OBJECTIVE: Reproduce precisely the lines between the start of the data below and the line with "side == LEFT, weld=True)", both included.

RECORDED INFORMATION:
= = = = = = =
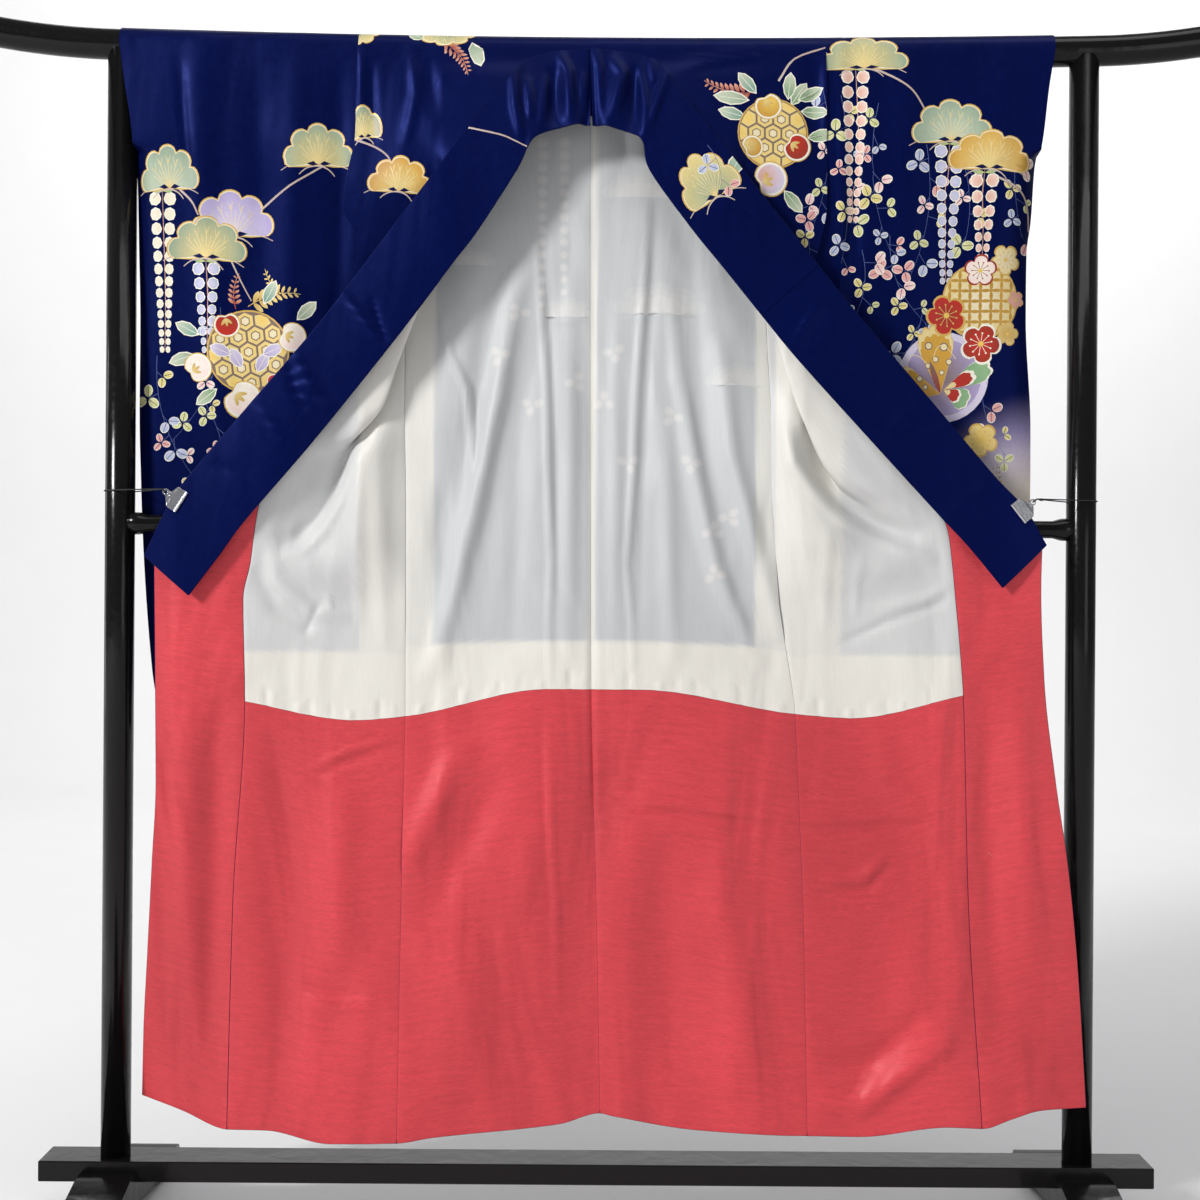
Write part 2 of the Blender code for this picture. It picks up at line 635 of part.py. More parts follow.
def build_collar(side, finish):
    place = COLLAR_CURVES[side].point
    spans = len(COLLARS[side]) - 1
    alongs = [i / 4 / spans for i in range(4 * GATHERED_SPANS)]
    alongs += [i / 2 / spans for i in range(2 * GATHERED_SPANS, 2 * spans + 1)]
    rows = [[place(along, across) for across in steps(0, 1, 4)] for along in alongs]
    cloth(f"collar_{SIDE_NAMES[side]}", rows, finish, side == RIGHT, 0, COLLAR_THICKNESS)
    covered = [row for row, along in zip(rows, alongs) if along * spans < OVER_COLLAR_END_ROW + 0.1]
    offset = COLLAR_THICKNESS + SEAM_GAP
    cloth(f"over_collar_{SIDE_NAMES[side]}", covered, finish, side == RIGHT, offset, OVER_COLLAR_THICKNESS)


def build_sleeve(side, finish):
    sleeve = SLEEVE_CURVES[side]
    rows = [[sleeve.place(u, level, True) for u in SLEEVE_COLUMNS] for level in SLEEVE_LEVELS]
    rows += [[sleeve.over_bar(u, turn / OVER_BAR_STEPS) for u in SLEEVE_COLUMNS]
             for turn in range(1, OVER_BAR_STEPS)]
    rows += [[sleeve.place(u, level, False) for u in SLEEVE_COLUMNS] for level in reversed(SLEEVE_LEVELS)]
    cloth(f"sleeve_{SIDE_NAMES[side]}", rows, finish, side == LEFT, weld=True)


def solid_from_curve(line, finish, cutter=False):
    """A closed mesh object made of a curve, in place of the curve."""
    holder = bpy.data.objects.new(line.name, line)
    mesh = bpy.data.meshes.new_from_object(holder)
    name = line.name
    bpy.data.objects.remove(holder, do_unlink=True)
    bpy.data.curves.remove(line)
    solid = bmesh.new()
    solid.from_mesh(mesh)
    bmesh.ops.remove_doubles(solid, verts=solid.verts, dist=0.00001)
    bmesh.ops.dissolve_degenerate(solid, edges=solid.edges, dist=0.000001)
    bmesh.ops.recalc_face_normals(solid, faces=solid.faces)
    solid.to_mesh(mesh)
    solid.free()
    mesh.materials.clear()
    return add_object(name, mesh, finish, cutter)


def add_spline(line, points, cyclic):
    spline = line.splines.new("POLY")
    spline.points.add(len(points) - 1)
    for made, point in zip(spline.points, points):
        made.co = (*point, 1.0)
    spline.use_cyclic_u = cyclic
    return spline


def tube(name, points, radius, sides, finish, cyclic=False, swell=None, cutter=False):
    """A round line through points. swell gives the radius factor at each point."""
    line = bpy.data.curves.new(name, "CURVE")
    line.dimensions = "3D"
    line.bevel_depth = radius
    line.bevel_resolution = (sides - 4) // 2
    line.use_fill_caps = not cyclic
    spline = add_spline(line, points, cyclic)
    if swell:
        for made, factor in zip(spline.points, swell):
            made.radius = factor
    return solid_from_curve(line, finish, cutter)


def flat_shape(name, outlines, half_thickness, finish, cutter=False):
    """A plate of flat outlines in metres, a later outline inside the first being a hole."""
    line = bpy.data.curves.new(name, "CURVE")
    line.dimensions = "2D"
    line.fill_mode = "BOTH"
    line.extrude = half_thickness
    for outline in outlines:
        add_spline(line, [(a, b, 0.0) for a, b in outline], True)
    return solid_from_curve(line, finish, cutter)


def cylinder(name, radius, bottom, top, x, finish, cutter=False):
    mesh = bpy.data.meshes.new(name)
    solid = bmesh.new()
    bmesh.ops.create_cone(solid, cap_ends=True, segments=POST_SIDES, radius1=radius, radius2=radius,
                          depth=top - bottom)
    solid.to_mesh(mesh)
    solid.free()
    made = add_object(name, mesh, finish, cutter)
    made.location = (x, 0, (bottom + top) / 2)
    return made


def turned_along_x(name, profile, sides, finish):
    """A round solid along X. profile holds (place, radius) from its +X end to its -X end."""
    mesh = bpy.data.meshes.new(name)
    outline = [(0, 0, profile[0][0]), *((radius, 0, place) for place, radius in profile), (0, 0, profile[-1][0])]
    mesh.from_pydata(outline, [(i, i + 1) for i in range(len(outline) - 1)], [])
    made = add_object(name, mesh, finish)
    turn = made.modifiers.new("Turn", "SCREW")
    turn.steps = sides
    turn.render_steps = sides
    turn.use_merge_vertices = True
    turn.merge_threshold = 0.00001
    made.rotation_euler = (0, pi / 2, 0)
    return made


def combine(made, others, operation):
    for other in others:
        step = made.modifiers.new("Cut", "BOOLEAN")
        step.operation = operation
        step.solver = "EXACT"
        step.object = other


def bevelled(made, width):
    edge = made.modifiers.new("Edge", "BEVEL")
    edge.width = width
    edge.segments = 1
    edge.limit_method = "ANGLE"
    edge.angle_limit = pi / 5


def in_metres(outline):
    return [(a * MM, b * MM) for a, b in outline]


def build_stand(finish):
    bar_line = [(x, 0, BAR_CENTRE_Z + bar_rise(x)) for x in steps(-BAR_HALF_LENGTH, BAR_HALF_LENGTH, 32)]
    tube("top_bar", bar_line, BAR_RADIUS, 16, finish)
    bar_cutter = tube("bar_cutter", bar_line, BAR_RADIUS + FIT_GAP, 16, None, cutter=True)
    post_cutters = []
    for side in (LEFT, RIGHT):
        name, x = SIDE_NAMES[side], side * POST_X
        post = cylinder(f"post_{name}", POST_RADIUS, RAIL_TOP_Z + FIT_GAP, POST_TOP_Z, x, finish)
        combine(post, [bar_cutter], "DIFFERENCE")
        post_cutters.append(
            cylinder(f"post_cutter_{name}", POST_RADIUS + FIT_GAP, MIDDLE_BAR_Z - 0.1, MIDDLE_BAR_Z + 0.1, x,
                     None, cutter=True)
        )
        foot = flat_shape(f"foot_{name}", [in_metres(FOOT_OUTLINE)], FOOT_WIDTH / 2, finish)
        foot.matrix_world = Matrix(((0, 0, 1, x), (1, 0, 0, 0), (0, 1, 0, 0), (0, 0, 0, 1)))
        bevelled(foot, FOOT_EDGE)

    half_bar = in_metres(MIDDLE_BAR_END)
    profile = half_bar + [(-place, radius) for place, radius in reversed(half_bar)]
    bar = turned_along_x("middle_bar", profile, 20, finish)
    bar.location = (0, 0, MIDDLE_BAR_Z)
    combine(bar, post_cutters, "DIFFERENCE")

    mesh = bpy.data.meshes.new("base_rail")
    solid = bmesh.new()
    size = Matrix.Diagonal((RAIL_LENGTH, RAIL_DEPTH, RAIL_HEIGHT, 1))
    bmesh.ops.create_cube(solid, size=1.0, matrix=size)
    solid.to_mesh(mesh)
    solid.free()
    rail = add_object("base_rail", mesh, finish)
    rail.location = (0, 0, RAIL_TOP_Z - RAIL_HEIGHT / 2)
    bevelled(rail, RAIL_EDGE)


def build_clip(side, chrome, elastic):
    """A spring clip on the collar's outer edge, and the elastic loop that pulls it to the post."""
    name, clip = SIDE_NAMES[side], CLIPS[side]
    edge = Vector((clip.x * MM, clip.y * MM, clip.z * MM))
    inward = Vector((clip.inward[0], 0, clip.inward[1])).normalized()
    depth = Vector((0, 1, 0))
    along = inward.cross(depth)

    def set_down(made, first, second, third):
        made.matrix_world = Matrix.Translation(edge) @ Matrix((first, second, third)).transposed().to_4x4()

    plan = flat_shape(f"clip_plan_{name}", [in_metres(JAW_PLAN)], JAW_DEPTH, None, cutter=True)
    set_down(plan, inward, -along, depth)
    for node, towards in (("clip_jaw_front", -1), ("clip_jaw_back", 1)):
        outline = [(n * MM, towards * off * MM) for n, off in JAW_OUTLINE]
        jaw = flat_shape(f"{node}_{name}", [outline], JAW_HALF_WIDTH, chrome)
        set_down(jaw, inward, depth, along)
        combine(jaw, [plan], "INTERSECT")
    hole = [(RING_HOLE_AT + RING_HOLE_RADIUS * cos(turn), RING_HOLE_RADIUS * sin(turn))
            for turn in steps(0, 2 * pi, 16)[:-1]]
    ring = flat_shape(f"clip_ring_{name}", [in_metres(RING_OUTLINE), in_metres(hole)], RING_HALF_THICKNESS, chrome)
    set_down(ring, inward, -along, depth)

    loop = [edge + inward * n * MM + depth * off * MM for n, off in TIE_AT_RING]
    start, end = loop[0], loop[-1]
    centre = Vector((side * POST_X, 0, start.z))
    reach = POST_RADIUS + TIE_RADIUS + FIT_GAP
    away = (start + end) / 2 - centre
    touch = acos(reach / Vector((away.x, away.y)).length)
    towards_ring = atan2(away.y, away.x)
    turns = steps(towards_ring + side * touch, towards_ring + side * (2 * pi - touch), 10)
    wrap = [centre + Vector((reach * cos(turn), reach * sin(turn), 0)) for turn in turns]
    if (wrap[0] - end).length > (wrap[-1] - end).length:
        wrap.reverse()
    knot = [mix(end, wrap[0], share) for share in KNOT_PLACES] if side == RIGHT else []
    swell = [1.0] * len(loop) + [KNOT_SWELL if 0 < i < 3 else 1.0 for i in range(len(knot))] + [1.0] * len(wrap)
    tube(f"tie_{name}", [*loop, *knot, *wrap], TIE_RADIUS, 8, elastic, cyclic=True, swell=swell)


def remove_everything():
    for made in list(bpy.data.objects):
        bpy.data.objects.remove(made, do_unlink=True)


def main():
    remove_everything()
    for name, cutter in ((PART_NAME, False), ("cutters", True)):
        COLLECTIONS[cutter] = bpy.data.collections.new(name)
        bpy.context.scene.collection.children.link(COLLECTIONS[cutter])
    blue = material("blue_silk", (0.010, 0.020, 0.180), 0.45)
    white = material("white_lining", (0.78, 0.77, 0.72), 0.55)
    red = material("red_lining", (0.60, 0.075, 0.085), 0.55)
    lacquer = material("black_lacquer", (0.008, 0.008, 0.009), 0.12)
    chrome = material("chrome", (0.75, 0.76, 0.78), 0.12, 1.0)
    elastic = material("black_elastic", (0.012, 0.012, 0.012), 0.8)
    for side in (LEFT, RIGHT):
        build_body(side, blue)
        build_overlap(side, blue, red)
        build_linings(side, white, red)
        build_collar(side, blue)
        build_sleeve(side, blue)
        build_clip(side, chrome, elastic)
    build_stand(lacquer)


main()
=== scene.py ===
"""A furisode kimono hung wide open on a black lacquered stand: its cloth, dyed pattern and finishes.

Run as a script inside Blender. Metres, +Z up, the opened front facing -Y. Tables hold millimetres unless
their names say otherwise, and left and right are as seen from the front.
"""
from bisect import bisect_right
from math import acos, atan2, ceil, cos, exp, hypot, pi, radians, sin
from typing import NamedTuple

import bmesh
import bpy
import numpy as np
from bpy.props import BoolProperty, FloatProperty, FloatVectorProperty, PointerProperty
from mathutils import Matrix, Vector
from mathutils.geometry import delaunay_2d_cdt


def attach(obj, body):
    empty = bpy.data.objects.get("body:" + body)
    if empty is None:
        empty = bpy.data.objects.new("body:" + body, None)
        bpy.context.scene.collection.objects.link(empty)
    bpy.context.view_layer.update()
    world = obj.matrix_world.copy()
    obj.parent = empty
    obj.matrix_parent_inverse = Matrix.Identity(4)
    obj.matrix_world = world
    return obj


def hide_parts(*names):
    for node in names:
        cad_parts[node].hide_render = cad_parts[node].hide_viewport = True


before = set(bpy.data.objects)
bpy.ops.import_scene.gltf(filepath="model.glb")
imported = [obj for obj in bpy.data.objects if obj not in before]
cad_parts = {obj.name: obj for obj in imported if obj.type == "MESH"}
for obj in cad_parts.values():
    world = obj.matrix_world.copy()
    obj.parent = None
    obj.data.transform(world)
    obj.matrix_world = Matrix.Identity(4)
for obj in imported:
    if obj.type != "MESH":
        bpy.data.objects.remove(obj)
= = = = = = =
THE REPLY:
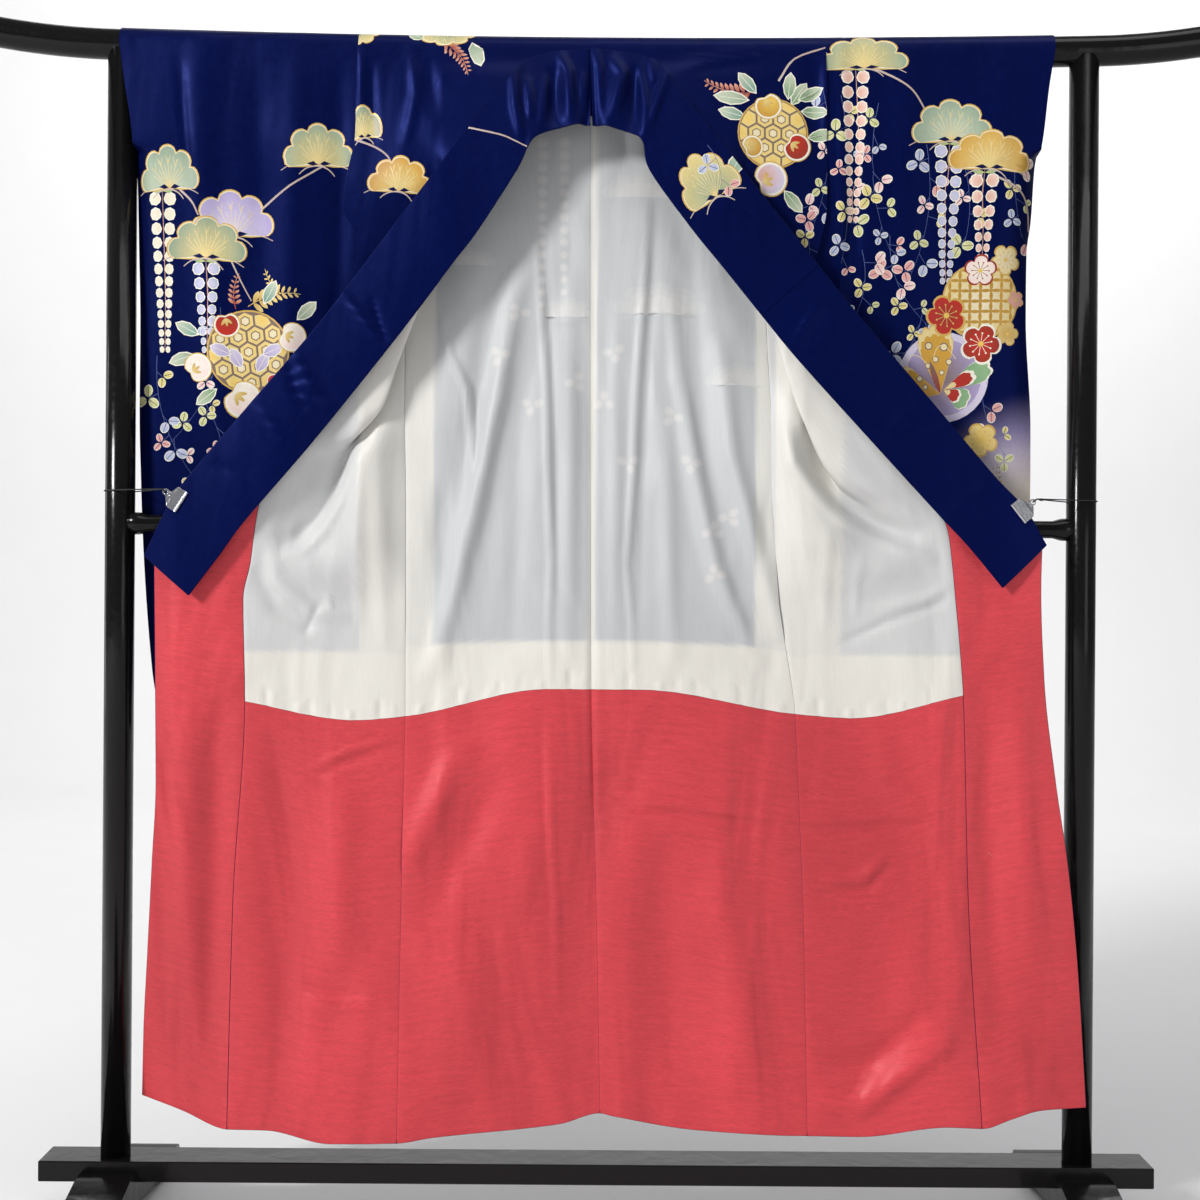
Write part 2 of the Blender code for this picture. It picks up at line 635 of part.py. More parts follow.
def build_collar(side, finish):
    place = COLLAR_CURVES[side].point
    spans = len(COLLARS[side]) - 1
    alongs = [i / 4 / spans for i in range(4 * GATHERED_SPANS)]
    alongs += [i / 2 / spans for i in range(2 * GATHERED_SPANS, 2 * spans + 1)]
    rows = [[place(along, across) for across in steps(0, 1, 4)] for along in alongs]
    cloth(f"collar_{SIDE_NAMES[side]}", rows, finish, side == RIGHT, 0, COLLAR_THICKNESS)
    covered = [row for row, along in zip(rows, alongs) if along * spans < OVER_COLLAR_END_ROW + 0.1]
    offset = COLLAR_THICKNESS + SEAM_GAP
    cloth(f"over_collar_{SIDE_NAMES[side]}", covered, finish, side == RIGHT, offset, OVER_COLLAR_THICKNESS)


def build_sleeve(side, finish):
    sleeve = SLEEVE_CURVES[side]
    rows = [[sleeve.place(u, level, True) for u in SLEEVE_COLUMNS] for level in SLEEVE_LEVELS]
    rows += [[sleeve.over_bar(u, turn / OVER_BAR_STEPS) for u in SLEEVE_COLUMNS]
             for turn in range(1, OVER_BAR_STEPS)]
    rows += [[sleeve.place(u, level, False) for u in SLEEVE_COLUMNS] for level in reversed(SLEEVE_LEVELS)]
    cloth(f"sleeve_{SIDE_NAMES[side]}", rows, finish, side == LEFT, weld=True)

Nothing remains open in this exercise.